Whatever is going on, I'm sure they don't want to open up the chance of their being deposed under oath, have their records subpoenaed, etc.

But by all means, it is in the public interest to find out where this money went, and to whose benefit. I cannot conceive there is no evidentiary trail for money wires, or however the money was moved, unless it was packed into suitcases and physically moved or something. What is the physical size of $1 billion in $100s?

XI

Anonymous said...

There have been a few allegations of Madoff's involvement with the Russian mafia. Thestreet.com says they invested with him. Jon Taplin at TPMCafe has a tip from a "very well connected intelligence source" (Wayne Madsen?) that Madoff was turned into the government by his sons because they feared that the mafia would get to him.

Anonymous said...

Thanks for this post, Joseph.

Interesting stuff. Is it true? Or, better put - how much of it is true?

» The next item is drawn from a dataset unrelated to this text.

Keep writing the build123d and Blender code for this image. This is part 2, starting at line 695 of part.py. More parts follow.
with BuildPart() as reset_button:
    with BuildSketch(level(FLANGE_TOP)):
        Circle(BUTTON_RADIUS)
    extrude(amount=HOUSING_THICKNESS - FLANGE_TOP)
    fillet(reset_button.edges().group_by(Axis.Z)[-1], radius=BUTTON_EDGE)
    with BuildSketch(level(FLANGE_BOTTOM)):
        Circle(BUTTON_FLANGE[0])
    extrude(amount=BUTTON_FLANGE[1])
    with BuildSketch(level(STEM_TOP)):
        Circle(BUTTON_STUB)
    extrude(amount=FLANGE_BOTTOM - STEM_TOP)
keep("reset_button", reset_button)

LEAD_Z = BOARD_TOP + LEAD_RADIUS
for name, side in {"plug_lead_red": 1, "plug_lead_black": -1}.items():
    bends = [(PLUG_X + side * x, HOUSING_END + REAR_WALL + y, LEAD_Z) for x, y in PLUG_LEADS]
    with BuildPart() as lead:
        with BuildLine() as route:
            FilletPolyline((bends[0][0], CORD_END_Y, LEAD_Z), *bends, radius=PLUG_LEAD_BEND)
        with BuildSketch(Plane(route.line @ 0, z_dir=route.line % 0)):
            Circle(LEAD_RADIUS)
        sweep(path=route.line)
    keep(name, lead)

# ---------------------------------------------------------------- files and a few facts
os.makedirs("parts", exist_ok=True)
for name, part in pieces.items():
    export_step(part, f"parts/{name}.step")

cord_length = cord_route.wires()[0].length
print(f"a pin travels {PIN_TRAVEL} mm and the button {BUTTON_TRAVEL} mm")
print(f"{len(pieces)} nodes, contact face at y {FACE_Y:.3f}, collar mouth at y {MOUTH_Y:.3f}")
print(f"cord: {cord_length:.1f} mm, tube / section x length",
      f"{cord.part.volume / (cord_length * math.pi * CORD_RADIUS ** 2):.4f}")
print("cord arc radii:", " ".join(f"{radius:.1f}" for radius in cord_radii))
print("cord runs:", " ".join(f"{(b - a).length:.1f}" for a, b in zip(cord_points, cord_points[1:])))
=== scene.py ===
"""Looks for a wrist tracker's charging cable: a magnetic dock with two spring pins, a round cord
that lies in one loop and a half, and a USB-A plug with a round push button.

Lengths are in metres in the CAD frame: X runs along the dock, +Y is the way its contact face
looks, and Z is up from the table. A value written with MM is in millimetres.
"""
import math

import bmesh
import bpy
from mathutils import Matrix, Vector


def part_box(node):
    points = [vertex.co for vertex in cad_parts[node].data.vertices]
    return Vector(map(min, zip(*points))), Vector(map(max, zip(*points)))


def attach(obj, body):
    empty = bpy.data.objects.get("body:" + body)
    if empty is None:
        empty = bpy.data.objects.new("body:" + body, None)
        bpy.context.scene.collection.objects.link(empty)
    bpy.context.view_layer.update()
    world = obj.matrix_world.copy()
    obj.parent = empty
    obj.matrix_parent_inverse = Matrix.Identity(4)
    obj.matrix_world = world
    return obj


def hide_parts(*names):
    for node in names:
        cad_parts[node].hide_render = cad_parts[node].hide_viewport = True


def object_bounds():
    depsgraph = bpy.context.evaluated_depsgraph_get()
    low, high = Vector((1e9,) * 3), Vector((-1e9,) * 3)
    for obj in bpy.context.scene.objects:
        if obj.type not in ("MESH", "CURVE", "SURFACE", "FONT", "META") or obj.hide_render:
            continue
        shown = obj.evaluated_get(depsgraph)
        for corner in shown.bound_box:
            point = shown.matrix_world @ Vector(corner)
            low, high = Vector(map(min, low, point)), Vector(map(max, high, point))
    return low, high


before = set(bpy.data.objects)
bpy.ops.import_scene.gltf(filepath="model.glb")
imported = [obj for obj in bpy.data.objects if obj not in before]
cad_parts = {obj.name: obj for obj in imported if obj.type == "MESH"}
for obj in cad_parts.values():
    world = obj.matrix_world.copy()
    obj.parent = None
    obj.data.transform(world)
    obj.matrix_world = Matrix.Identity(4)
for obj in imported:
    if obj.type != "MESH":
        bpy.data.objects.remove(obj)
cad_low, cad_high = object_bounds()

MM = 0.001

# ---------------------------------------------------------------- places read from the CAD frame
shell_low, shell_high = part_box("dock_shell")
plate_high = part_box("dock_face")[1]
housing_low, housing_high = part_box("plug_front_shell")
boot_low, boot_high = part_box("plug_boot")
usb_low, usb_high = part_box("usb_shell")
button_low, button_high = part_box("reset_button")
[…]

Well, there are certainly some breadcrumbs to follow now.

Cyn said...

Wow, thanks for this. I've been doing my own digging on Madoff, but haven't come up with anything near what you have.

My husband, a retired construction worker, stands to lose between 50 to 100% of his union pension, because the Unions located in Syracuse, NY invested heavily with a local investment consultant, who invested with what turned out to be Madoff.

I am sick to death of the media treating this as greed on the part of the injured party, saying it was greed that made them invest with Madoff. You can bet those union members had no idea where the money was invested.

Anonymous said...

I am cynical of casinos in NY, as it is a renowned mob money mechanism. Most people in NY are wise to this, and would oppose it. I don't think any "regulation" and enforcement could convince people otherwise.
As far as Madoff is concerned, I think there are other protected parties involved with the missing money. Hard to say how much is really missing (who cashed out-how much was cashed out etc), but if the guy was a marked man, would he be so eager to get bail until sentencing?

Anonymous said...

This Madoff talk reminds me of something: whatever happened with Allen Stanford? Has he even been arrested yet?